The aplication we're using is Design Data's SDS2. It's a very expensive steel modeling application. I agree that it's a very bad way of storing the data. I think part of the reason is that this application used to run only on Unix and was porter to windows a few years ago. I think this file approach ran better back in the unix days.

the performance is even worse when the files are stored on the file server. Since most of the time only one person works on a job at a given time, I end up copying the entire job to my computer, working on it, and copying it back to the fileserver
 

Nothinman

Elite Member
Sep 14, 2001
30,672
0
0
I think this file approach ran better back in the unix days

Back in the unix days? Why don't you see if they have a Linux port, then you could possibly run it on the same hardware but with a filesystem that handles lots of small files better.

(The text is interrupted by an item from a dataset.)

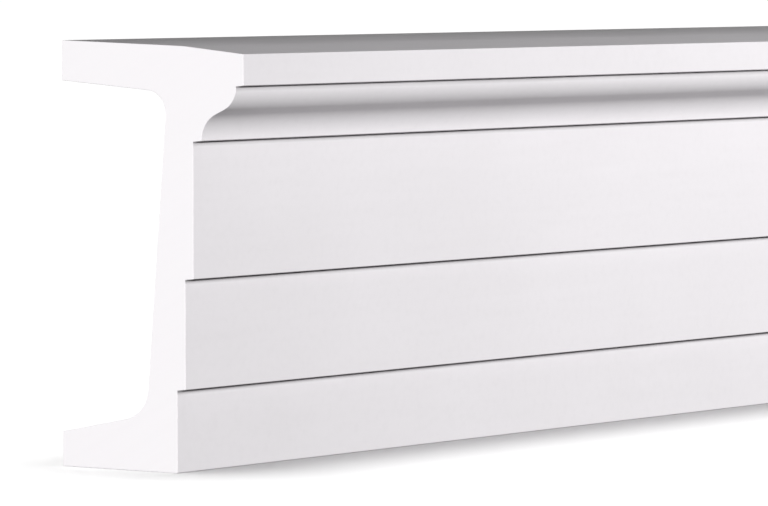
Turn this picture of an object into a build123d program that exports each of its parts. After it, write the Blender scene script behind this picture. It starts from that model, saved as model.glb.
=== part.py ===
from build123d import *
import os
from math import atan2, degrees, radians, tan

# Facade architrave moulding: one length of rigid foam, cast in one piece, with a hollow back.
# Millimetres. X runs along the length, +Z is up, the wall is at +Y and the fasciae face -Y.
# The origin is on the underside, at the middle of the length and of the overall depth.

# Driving dimensions

# Length in which it is sold
length = 2000.0

# Heights of the courses, from the underside up
lower_fascia_height = 57.6
middle_fascia_height = 77.2
upper_fascia_height = 95.9
ogee_course_height = 38.7
band_height = 22.4

# Fall of the top, in two planes: a steeper one over the band and a gentle one back to the wall
front_weathering_rise = 5.1
front_weathering_run = 52.1
rear_weathering_rise = 3.1

# Depths out from the wall: the lower fascia, and what each course adds to the one below
lower_fascia_depth = 102.0
fascia_step = 7.1
ogee_projection = 30.1
band_step = 6.4

# Radius of the ogee's rounded upper half; the hollow lower half follows from the course
ogee_crown_radius = 18.9

# Mould draft of the narrow soffits under each step, in degrees
soffit_draft = 5.5

# Hollow back: flange thickness where each meets the wall, and the web behind the fasciae
upper_flange_edge = 28.2
lower_flange_edge = 24.6
web_thickness = 25.4

# Draft of the flanges' inner faces, in degrees
upper_flange_draft = 4.4
lower_flange_draft = 11.2

# Roundings: flange roots in the hollow, fold of the weathered top, outer arrises
upper_root_radius = 17.0
lower_root_radius = 25.0
weathering_fold_radius = 150.0
arris_radius = 0.7

# Levels worked out from the courses
lower_soffit_level = lower_fascia_height
middle_soffit_level = lower_soffit_level + middle_fascia_height
upper_soffit_level = middle_soffit_level + upper_fascia_height
band_soffit_level = upper_soffit_level + ogee_course_height
band_top_level = band_soffit_level + band_height
fold_level = band_top_level + front_weathering_rise
overall_height = fold_level + rear_weathering_rise

# Depths worked out from the steps
middle_fascia_depth = lower_fascia_depth + fascia_step
upper_fascia_depth = middle_fascia_depth + fascia_step
ogee_foot_depth = upper_fascia_depth + fascia_step
ogee_head_depth = ogee_foot_depth + ogee_projection
overall_depth = ogee_head_depth + band_step
fold_depth = overall_depth - front_weathering_run

# The web's inner face runs parallel to the line through the inner corners of the soffits
web_lean = (upper_fascia_depth - lower_fascia_depth) / (upper_soffit_level - lower_soffit_level)


def at(depth, height):
    """Point of the section, from its depth out from the wall and its height."""
    return (overall_depth / 2 - depth, height)


def soffit_rise(step):
    """Height that a soffit gains from its inner corner to its outer edge."""
    return step * tan(radians(soffit_draft))


def hollow_corner(edge_height, slope):
    """Where a flange's inner face, which leaves the wall at edge_height, meets the web."""
    inner_depth_at_edge = lower_fascia_depth - web_thickness + web_lean * (edge_height - lower_soffit_level)
    depth = inner_depth_at_edge / (1 - web_lean * slope)
    return at(depth, edge_height + slope * depth)


# Corners of the front, from the underside up
underside_back = at(0, 0)
underside_front = at(lower_fascia_depth, 0)
lower_quirk = at(lower_fascia_depth, lower_soffit_level)
middle_edge = at(middle_fascia_depth, lower_soffit_level + soffit_rise(fascia_step))
middle_quirk = at(middle_fascia_depth, middle_soffit_level)
upper_edge = at(upper_fascia_depth, middle_soffit_level + soffit_rise(fascia_step))
upper_quirk = at(upper_fascia_depth, upper_soffit_level)
ogee_foot = at(ogee_foot_depth, upper_soffit_level + soffit_rise(fascia_step))
ogee_head = at(ogee_head_depth, band_soffit_level)
band_foot = at(overall_depth, band_soffit_level + soffit_rise(band_step))

# Corners of the top and of the hollow back
band_top = at(overall_depth, band_top_level)
weathering_fold = at(fold_depth, fold_level)
top_back = at(0, overall_height)
upper_wall_edge = at(0, overall_height - upper_flange_edge)
upper_root = hollow_corner(overall_height - upper_flange_edge, -tan(radians(upper_flange_draft)))
lower_root = hollow_corner(lower_flange_edge, tan(radians(lower_flange_draft)))
lower_wall_edge = at(0, lower_flange_edge)

outer_arrises = [
    underside_back,
    underside_front,
    middle_edge,
    upper_edge,
    ogee_foot,
    band_foot,
    band_top,
    top_back,
    upper_wall_edge,
    lower_wall_edge,
]


def ogee():
    """Cyma reversa: a hollow arc below and a rounded one above, upright at both ends."""
    rise = ogee_head[1] - ogee_foot[1]
    hollow_radius = (ogee_projection**2 + rise**2) / (2 * ogee_projection) - ogee_crown_radius
    turn = 2 * degrees(atan2(ogee_projection, rise))
    hollow_half = JernArc(ogee_foot, (0, 1), hollow_radius, turn)
    crown_half = JernArc(hollow_half @ 1, hollow_half % 1, ogee_crown_radius, -turn)
    return crown_half @ 1


def draw_outline():
    """The closed outline of the section, with its corners still sharp."""
    Polyline(
        underside_back,
        underside_front,
        lower_quirk,
        middle_edge,
        middle_quirk,
        upper_edge,
        upper_quirk,
        ogee_foot,
    )
    head = ogee()
    Polyline(
        head,
        band_foot,
        band_top,
        weathering_fold,
        top_back,
        upper_wall_edge,
        upper_root,
        lower_root,
        lower_wall_edge,
        underside_back,
    )


def round_corners(section, corners, radius):
    """Round the named corners of the section."""
    fillet([section.vertices().sort_by_distance(corner)[0] for corner in corners], radius)


def moulding_section():
    """The section of the moulding, rounded at its arrises, fold and flange roots."""
    with BuildSketch() as section:
        with BuildLine():
            draw_outline()
        make_face()
        round_corners(section, [upper_root], upper_root_radius)
        round_corners(section, [lower_root], lower_root_radius)
        round_corners(section, [weathering_fold], weathering_fold_radius)
        round_corners(section, outer_arrises, arris_radius)
    return section.sketch


def architrave_moulding():
    """The section run along the length, with both ends cut square."""
    return extrude(Plane.YZ * moulding_section(), amount=length / 2, both=True)


os.makedirs("parts", exist_ok=True)
export_step(architrave_moulding(), "parts/architrave_moulding.step")
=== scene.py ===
from math import atan2, cos, pi, radians, sin, tan

import bmesh
import bpy
from bpy.props import FloatProperty, FloatVectorProperty, PointerProperty
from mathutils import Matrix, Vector


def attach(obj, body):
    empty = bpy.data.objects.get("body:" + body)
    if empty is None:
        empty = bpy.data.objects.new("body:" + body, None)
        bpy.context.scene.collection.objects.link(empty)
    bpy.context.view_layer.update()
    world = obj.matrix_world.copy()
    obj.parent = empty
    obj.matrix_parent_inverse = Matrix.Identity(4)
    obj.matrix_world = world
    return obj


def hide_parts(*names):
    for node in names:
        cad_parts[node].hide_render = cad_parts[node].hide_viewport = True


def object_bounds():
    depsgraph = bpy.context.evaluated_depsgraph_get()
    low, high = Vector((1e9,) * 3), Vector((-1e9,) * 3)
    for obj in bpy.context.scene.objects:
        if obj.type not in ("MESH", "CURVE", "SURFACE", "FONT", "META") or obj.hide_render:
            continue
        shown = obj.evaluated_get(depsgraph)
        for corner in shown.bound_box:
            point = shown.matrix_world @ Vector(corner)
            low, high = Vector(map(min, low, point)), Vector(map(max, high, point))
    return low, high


bl_info = {
    "name": "Architrave Moulding",
    "version": (1, 0, 0),
    "blender": (4, 5, 0),
    "location": "3D View > Sidebar > Moulding",
    "description": "Casts a length of facade architrave moulding and sets the studio that shows it",
    "category": "Object",
}

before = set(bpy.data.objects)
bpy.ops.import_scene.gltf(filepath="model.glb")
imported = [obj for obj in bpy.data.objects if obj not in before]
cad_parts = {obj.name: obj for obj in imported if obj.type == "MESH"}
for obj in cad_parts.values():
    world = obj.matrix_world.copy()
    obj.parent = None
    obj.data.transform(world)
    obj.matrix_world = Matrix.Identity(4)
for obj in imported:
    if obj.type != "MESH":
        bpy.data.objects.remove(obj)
cad_low, cad_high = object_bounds()

NODE = "architrave_moulding"
HOLLOW_MASK = "hollow_back"
# The mask of the painted shade in the quirks and at the back of the top
QUIRK_SHADE_MASK = "missed_by_primer"
CUT_MASK = "cut_end"

# What a corner of the section carries: how far it is hollow back, and how much painted shade it has.
# Painted shade: the quirks under the steps and the back of the top are painted darker where shade falls.
PRIMED = (0.0, 0.0)
SHADED_QUIRK = (0.0, 1.0)
SHADED_TOP_BACK = (0.0, 0.8)
HOLLOW = (1.0, 0.0)

# The wall that the moulding is fitted to touches the back of its two flanges.
WALL_Y = cad_high.y

# How many steps the roundings of the section are drawn in
ARRIS_STEPS = 5
OGEE_STEPS = 16
ROOT_STEPS = 16
FOLD_STEPS = 8
CUT_ARRIS_STEPS = 3

# The normal of a cut end's face lies along the length by more than this share of itself.
CUT_FACING = 0.9

# The rim of a cut end is this share of the length away from the middle, and folds by more than this.
RIM_SHARE = 0.4999
RIM_FOLD = radians(80)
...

the performance is even worse when the files are stored on the file server

Yup, because now instead of a local open() you're doing a network query which has higher base latency, then if you run into any other latency like disk access by other clients it can only go down hill from there.
 

VirtualLarry

No Lifer
Aug 25, 2001
56,570
10,202
126
Originally posted by: Smilin
There will be a certain amount of overhead for performing a copy on a file. Each file touched will need to make an alteration to the MFT/FAT. This overhead does not decrease for a small file. A fast disk with a low seek time is your best bet.

It sounds like the application needs optimized. That's a terrible way to do things. Is Solidworks your 3D package?

Totally agreed.

Btw, do you happen to know the registry tweak offhand for increasing the amount of files that W2K or XP will cache on a FAT32 filesystem on a per-directory basis?

I heard something about a roughly 2000-file limit in W2K at least, after which, each FindFirst() call would have to scan through the entire directory file for entries, rather than lookups being cached. I can actually attest firsthand to behavior like that happening. I have some directories with old bookmarks in them, with close to 10000 small files in one directory. The slowdown is an order-of-magnitude difference.

If the OP is running FAT32, that could well be a significant part of the slowdown, and increasing that limit (along with adding more RAM), could significantly alleviate the problem. This is one case where FAT32 is a bit less than beneficial to performance.